INSTRUCTIONS FOR THE TASK: Output each line of the material exactly as it stands.

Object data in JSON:

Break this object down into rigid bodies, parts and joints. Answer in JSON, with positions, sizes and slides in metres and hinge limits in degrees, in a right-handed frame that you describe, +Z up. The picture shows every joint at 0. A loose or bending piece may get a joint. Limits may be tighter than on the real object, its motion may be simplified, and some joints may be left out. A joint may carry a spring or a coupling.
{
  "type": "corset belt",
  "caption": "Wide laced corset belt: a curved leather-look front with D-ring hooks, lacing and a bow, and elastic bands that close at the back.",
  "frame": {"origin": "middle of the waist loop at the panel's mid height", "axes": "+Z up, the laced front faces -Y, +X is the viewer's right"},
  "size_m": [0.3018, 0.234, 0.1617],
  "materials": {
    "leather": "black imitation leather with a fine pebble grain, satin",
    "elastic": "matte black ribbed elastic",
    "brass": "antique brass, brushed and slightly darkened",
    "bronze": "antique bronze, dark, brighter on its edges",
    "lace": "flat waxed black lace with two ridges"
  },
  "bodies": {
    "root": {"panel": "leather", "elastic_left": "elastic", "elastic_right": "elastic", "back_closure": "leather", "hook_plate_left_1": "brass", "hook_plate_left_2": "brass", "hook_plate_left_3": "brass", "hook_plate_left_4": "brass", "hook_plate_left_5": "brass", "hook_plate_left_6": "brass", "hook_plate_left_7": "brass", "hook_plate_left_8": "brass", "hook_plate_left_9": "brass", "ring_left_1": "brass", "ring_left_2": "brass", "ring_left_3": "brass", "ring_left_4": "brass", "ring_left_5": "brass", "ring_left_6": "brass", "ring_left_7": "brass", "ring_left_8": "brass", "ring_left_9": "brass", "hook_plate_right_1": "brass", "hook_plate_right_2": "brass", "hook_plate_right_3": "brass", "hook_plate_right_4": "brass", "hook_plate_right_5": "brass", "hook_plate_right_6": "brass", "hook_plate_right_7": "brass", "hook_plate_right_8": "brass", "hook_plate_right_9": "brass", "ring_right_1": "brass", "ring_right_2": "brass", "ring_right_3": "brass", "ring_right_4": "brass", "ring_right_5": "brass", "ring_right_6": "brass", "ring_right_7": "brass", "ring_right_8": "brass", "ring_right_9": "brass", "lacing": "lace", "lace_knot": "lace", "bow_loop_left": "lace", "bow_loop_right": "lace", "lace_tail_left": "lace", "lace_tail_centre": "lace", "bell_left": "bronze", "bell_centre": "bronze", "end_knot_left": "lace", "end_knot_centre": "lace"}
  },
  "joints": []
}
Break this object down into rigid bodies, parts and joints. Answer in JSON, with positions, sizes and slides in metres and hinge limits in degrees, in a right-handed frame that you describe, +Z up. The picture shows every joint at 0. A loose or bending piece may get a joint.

REPLY:
Break this object down into rigid bodies, parts and joints. Answer in JSON, with positions, sizes and slides in metres and hinge limits in degrees, in a right-handed frame that you describe, +Z up. The picture shows every joint at 0. A loose or bending piece may get a joint. Limits may be tighter than on the real object, its motion may be simplified, and some joints may be left out. A joint may carry a spring or a coupling.
{
  "type": "corset belt",
  "caption": "Wide laced corset belt: a curved leather-look front with D-ring hooks, lacing and a bow, and elastic bands that close at the back.",
  "frame": {"origin": "middle of the waist loop at the panel's mid height", "axes": "+Z up, the laced front faces -Y, +X is the viewer's right"},
  "size_m": [0.3018, 0.234, 0.1617],
  "materials": {
    "leather": "black imitation leather with a fine pebble grain, satin",
    "elastic": "matte black ribbed elastic",
    "brass": "antique brass, brushed and slightly darkened",
    "bronze": "antique bronze, dark, brighter on its edges",
    "lace": "flat waxed black lace with two ridges"
  },
  "bodies": {
    "root": {"panel": "leather", "elastic_left": "elastic", "elastic_right": "elastic", "back_closure": "leather", "hook_plate_left_1": "brass", "hook_plate_left_2": "brass", "hook_plate_left_3": "brass", "hook_plate_left_4": "brass", "hook_plate_left_5": "brass", "hook_plate_left_6": "brass", "hook_plate_left_7": "brass", "hook_plate_left_8": "brass", "hook_plate_left_9": "brass", "ring_left_1": "brass", "ring_left_2": "brass", "ring_left_3": "brass", "ring_left_4": "brass", "ring_left_5": "brass", "ring_left_6": "brass", "ring_left_7": "brass", "ring_left_8": "brass", "ring_left_9": "brass", "hook_plate_right_1": "brass", "hook_plate_right_2": "brass", "hook_plate_right_3": "brass", "hook_plate_right_4": "brass", "hook_plate_right_5": "brass", "hook_plate_right_6": "brass", "hook_plate_right_7": "brass", "hook_plate_right_8": "brass", "hook_plate_right_9": "brass", "ring_right_1": "brass", "ring_right_2": "brass", "ring_right_3": "brass", "ring_right_4": "brass", "ring_right_5": "brass", "ring_right_6": "brass", "ring_right_7": "brass", "ring_right_8": "brass", "ring_right_9": "brass", "lacing": "lace", "lace_knot": "lace", "bow_loop_left": "lace", "bow_loop_right": "lace", "lace_tail_left": "lace", "lace_tail_centre": "lace", "bell_left": "bronze", "bell_centre": "bronze", "end_knot_left": "lace", "end_knot_centre": "lace"}
  },
  "joints": []
}
Break this object down into rigid bodies, parts and joints. Answer in JSON, with positions, sizes and slides in metres and hinge limits in degrees, in a right-handed frame that you describe, +Z up. The picture shows every joint at 0. A loose or bending piece may get a joint.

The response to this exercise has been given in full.